→ **Objective**
Every line of the material that follows must be printed again exactly.
■ ■ ■ ■ ■
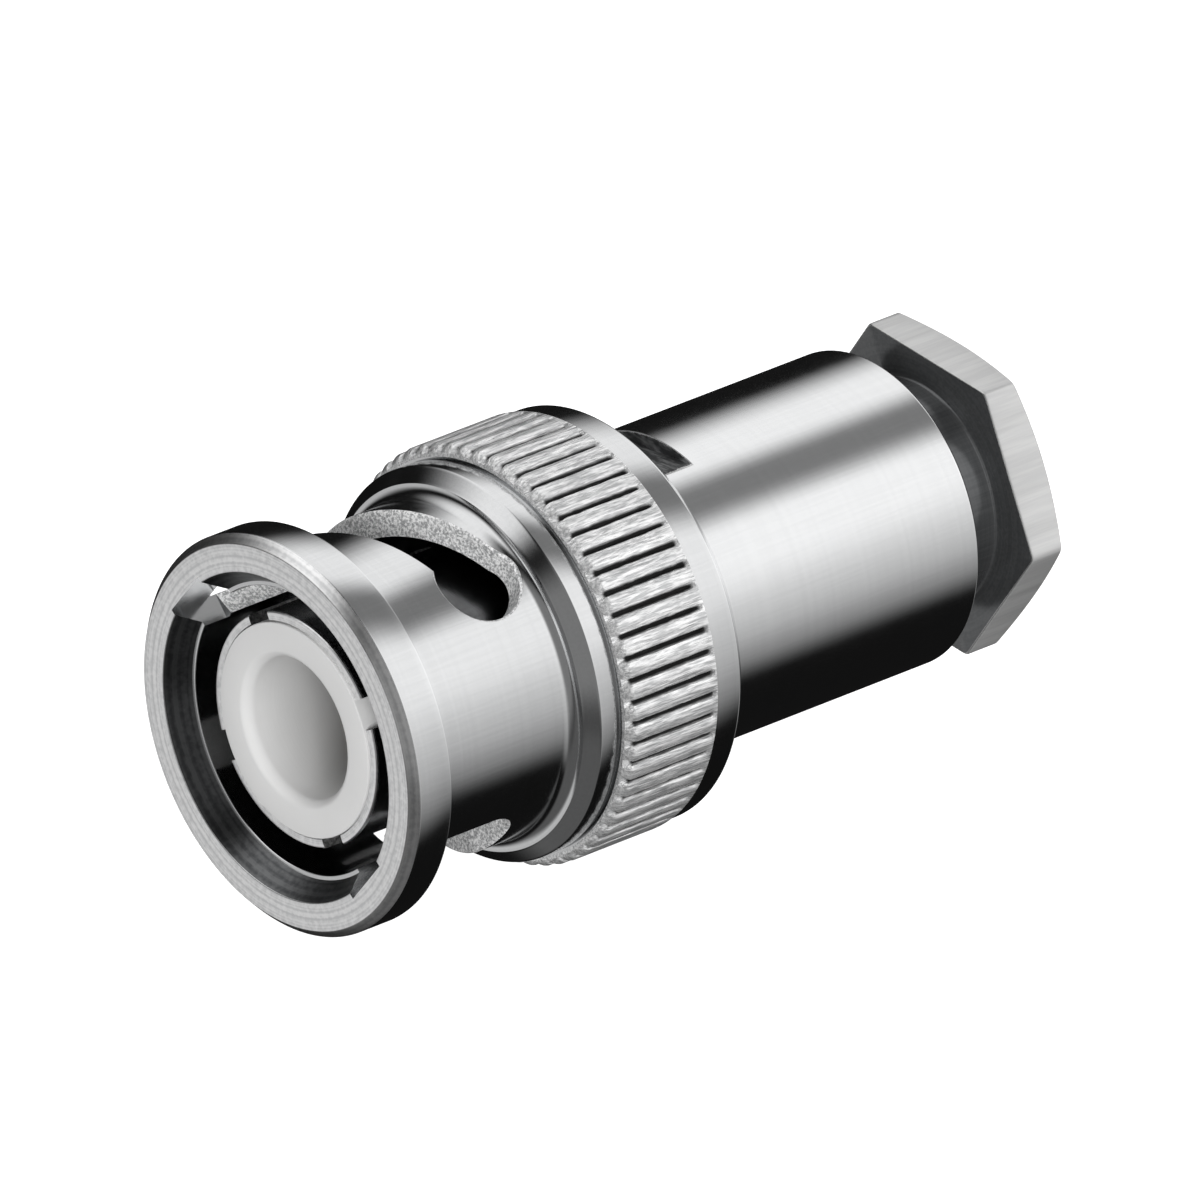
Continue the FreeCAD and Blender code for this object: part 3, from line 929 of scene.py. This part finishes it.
def dress_plain_nodes():
    """Gives each CAD mesh that stays its finish and its smooth shading."""
    for name, material in PLAIN_NODES.items():
        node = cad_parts[name]
        node.data.materials.clear()
        node.data.materials.append(material)
        node.data.polygons.foreach_set("use_smooth", [True] * len(node.data.polygons))
        node.data.set_sharp_from_angle(angle=SHARP_ANGLE)


# Floor, light and camera


def white_floor():
    """Floor that is seen as white and gives the plug no reflection."""
    z = cad_low.z
    corners = [(-1, -1), (1, -1), (1, 1), (-1, 1)]
    points = [(x * FLOOR_HALF, y * FLOOR_HALF, z) for x, y in corners]
    mesh = bpy.data.meshes.new("floor")
    mesh.from_pydata(points, [], [(0, 1, 2, 3)])
    floor = placed("floor", mesh)
    material, tree = new_material("floor")
    surface(tree, (0.8, 0.8, 0.8), 0.0, 0.8, Emission_Color=WHITE, Emission_Strength=0.9)
    mesh.materials.append(material)
    floor.visible_glossy = False
    floor.visible_diffuse = False


def light_bands():
    """World whose light comes from soft boxes, as bands round the plug's axis."""
    world = bpy.data.worlds.new("studio")
    world.use_nodes = True
    bpy.context.scene.world = world
    tree = world.node_tree
    tree.nodes.clear()
    place = tree.nodes.new("ShaderNodeTexCoord")
    split = tree.nodes.new("ShaderNodeSeparateXYZ")
    tree.links.new(place.outputs["Generated"], split.inputs[0])
    x, y, z = split.outputs
    turn = math_node(tree, "MULTIPLY", math_node(tree, "ARCTAN2", z, y), 180 / math.pi)
    # Angles from -90 to 270, so that the seam lies straight down
    turn = math_node(tree, "ADD", turn, 450.0)
    turn = math_node(tree, "MODULO", turn, 360.0)
    turn = math_node(tree, "ADD", turn, -90.0)
    total = AMBIENT
    for strength, lower, upper, fade in BANDS:
        light = smooth_step(tree, turn, *lower)
        light = math_node(tree, "MULTIPLY", light, smooth_step(tree, turn, *upper, 1.0, 0.0))
        if fade[0] < fade[1]:
            reach = smooth_step(tree, x, *fade)
        else:
            reach = smooth_step(tree, x, fade[1], fade[0], 1.0, 0.0)
        light = math_node(tree, "MULTIPLY", light, reach)
        total = math_node(tree, "MULTIPLY_ADD", light, strength, total)
    seen = tree.nodes.new("ShaderNodeLightPath").outputs["Is Camera Ray"]
    total = math_node(tree, "MULTIPLY_ADD", seen, EMPTY_SPACE_WHITE, total)
    background = tree.nodes.new("ShaderNodeBackground")
    output = tree.nodes.new("ShaderNodeOutputWorld")
    tree.links.new(total, background.inputs["Strength"])
    tree.links.new(background.outputs[0], output.inputs["Surface"])


def key_light():
    """Soft lamp in front, which lights the white parts and isn't mirrored in the metal."""
    light = bpy.data.lights.new("key", "AREA")
    light.shape = "DISK"
    light.size = KEY_SIZE
    light.energy = KEY_ENERGY
    key = placed("key", light)
    key.location = KEY_PLACE
    key.rotation_mode = "QUATERNION"
    key.rotation_quaternion = key.location.to_track_quat("Z", "Y")
    key.visible_glossy = False


def camera():
    """Camera at the photograph's viewing angle, aimed so that the plug lies where it does there."""
    data = bpy.data.cameras.new("camera")
    data.sensor_width = SENSOR_MM
    data.lens = SENSOR_MM * CAMERA_DISTANCE_MM / FRAME_WIDTH_MM
    data.clip_start = 0.1
    data.clip_end = 10.0
    eye = placed("camera", data)
    along = VIEW_ALONG.normalized()
    right = (VIEW_RIGHT - along * VIEW_RIGHT.dot(along)).normalized()
    up = right.cross(along)
    aim = (right * AIM_RIGHT_MM + up * AIM_UP_MM) * MM
    eye.rotation_mode = "QUATERNION"
    eye.rotation_quaternion = Matrix((right, up, -along)).transposed().to_quaternion()
    eye.location = aim - along * CAMERA_DISTANCE_MM * MM
    bpy.context.scene.camera = eye


bayonet_coupling()
body_shell()
contact_sleeve()
front_insulator()
clamp_nut()
wave_spring("front_spring", "front_wave_washer")
wave_spring("rear_spring", "rear_wave_washer")
dress_plain_nodes()
white_floor()
light_bands()
key_light()
camera()
bpy.context.scene.view_settings.view_transform = "Standard"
■ ■ ■ ■ ■
→ **Task output**
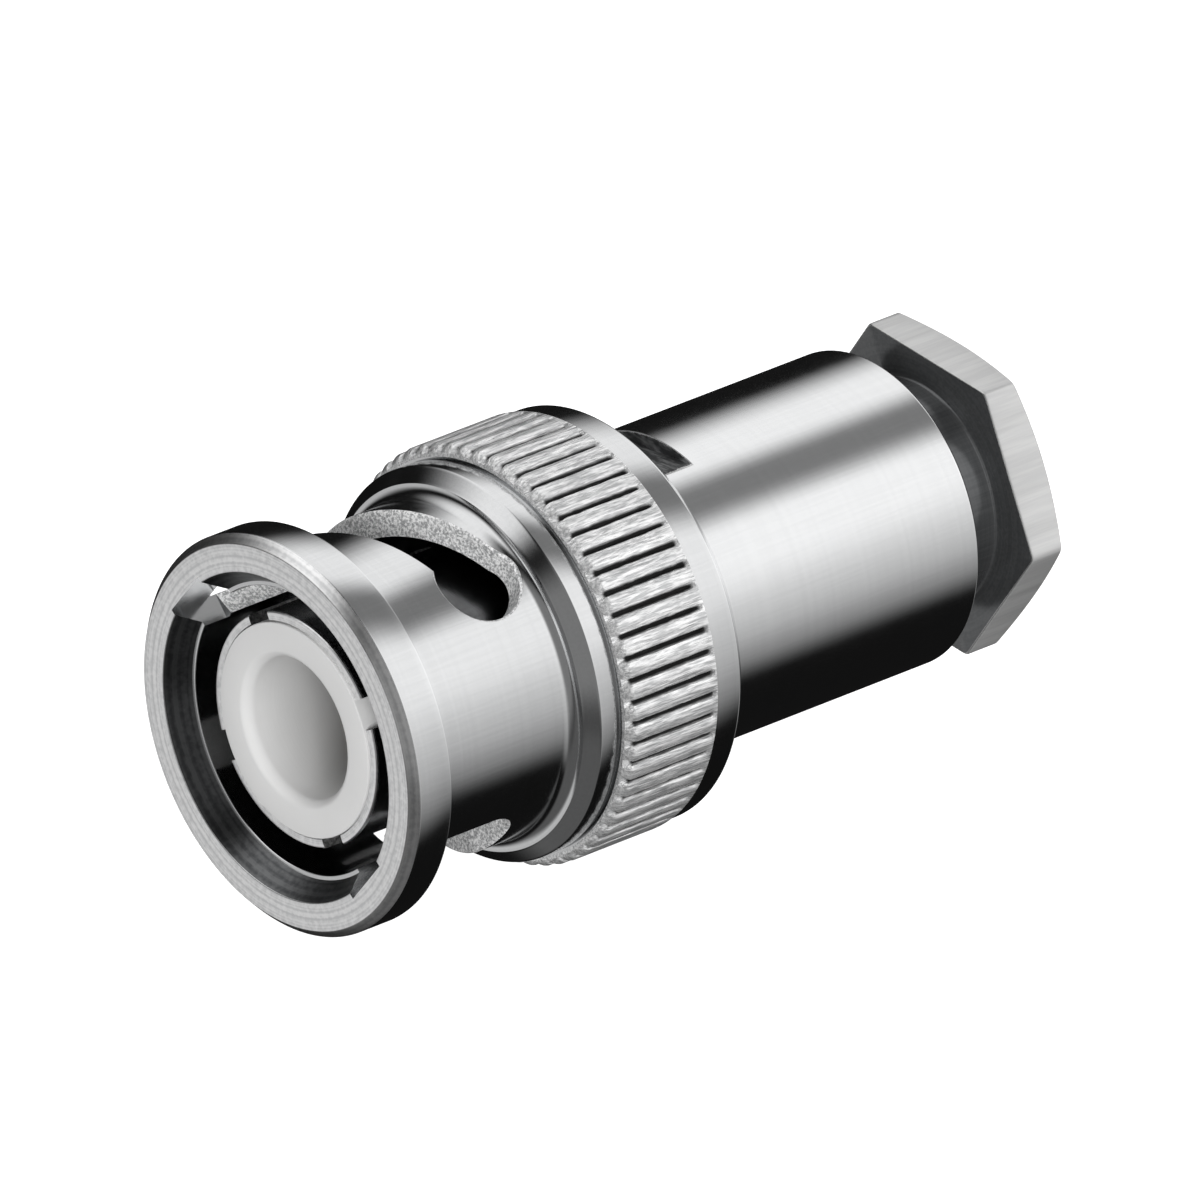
Continue the FreeCAD and Blender code for this object: part 3, from line 929 of scene.py. This part finishes it.
def dress_plain_nodes():
    """Gives each CAD mesh that stays its finish and its smooth shading."""
    for name, material in PLAIN_NODES.items():
        node = cad_parts[name]
        node.data.materials.clear()
        node.data.materials.append(material)
        node.data.polygons.foreach_set("use_smooth", [True] * len(node.data.polygons))
        node.data.set_sharp_from_angle(angle=SHARP_ANGLE)


# Floor, light and camera


def white_floor():
    """Floor that is seen as white and gives the plug no reflection."""
    z = cad_low.z
    corners = [(-1, -1), (1, -1), (1, 1), (-1, 1)]
    points = [(x * FLOOR_HALF, y * FLOOR_HALF, z) for x, y in corners]
    mesh = bpy.data.meshes.new("floor")
    mesh.from_pydata(points, [], [(0, 1, 2, 3)])
    floor = placed("floor", mesh)
    material, tree = new_material("floor")
    surface(tree, (0.8, 0.8, 0.8), 0.0, 0.8, Emission_Color=WHITE, Emission_Strength=0.9)
    mesh.materials.append(material)
    floor.visible_glossy = False
    floor.visible_diffuse = False


def light_bands():
    """World whose light comes from soft boxes, as bands round the plug's axis."""
    world = bpy.data.worlds.new("studio")
    world.use_nodes = True
    bpy.context.scene.world = world
    tree = world.node_tree
    tree.nodes.clear()
    place = tree.nodes.new("ShaderNodeTexCoord")
    split = tree.nodes.new("ShaderNodeSeparateXYZ")
    tree.links.new(place.outputs["Generated"], split.inputs[0])
    x, y, z = split.outputs
    turn = math_node(tree, "MULTIPLY", math_node(tree, "ARCTAN2", z, y), 180 / math.pi)
    # Angles from -90 to 270, so that the seam lies straight down
    turn = math_node(tree, "ADD", turn, 450.0)
    turn = math_node(tree, "MODULO", turn, 360.0)
    turn = math_node(tree, "ADD", turn, -90.0)
    total = AMBIENT
    for strength, lower, upper, fade in BANDS:
        light = smooth_step(tree, turn, *lower)
        light = math_node(tree, "MULTIPLY", light, smooth_step(tree, turn, *upper, 1.0, 0.0))
        if fade[0] < fade[1]:
            reach = smooth_step(tree, x, *fade)
        else:
            reach = smooth_step(tree, x, fade[1], fade[0], 1.0, 0.0)
        light = math_node(tree, "MULTIPLY", light, reach)
        total = math_node(tree, "MULTIPLY_ADD", light, strength, total)
    seen = tree.nodes.new("ShaderNodeLightPath").outputs["Is Camera Ray"]
    total = math_node(tree, "MULTIPLY_ADD", seen, EMPTY_SPACE_WHITE, total)
    background = tree.nodes.new("ShaderNodeBackground")
    output = tree.nodes.new("ShaderNodeOutputWorld")
    tree.links.new(total, background.inputs["Strength"])
    tree.links.new(background.outputs[0], output.inputs["Surface"])


def key_light():
    """Soft lamp in front, which lights the white parts and isn't mirrored in the metal."""
    light = bpy.data.lights.new("key", "AREA")
    light.shape = "DISK"
    light.size = KEY_SIZE
    light.energy = KEY_ENERGY
    key = placed("key", light)
    key.location = KEY_PLACE
    key.rotation_mode = "QUATERNION"
    key.rotation_quaternion = key.location.to_track_quat("Z", "Y")
    key.visible_glossy = False


def camera():
    """Camera at the photograph's viewing angle, aimed so that the plug lies where it does there."""
    data = bpy.data.cameras.new("camera")
    data.sensor_width = SENSOR_MM
    data.lens = SENSOR_MM * CAMERA_DISTANCE_MM / FRAME_WIDTH_MM
    data.clip_start = 0.1
    data.clip_end = 10.0
    eye = placed("camera", data)
    along = VIEW_ALONG.normalized()
    right = (VIEW_RIGHT - along * VIEW_RIGHT.dot(along)).normalized()
    up = right.cross(along)
    aim = (right * AIM_RIGHT_MM + up * AIM_UP_MM) * MM
    eye.rotation_mode = "QUATERNION"
    eye.rotation_quaternion = Matrix((right, up, -along)).transposed().to_quaternion()
    eye.location = aim - along * CAMERA_DISTANCE_MM * MM
    bpy.context.scene.camera = eye


bayonet_coupling()
body_shell()
contact_sleeve()
front_insulator()
clamp_nut()
wave_spring("front_spring", "front_wave_washer")
wave_spring("rear_spring", "rear_wave_washer")
dress_plain_nodes()
white_floor()
light_bands()
key_light()
camera()
bpy.context.scene.view_settings.view_transform = "Standard"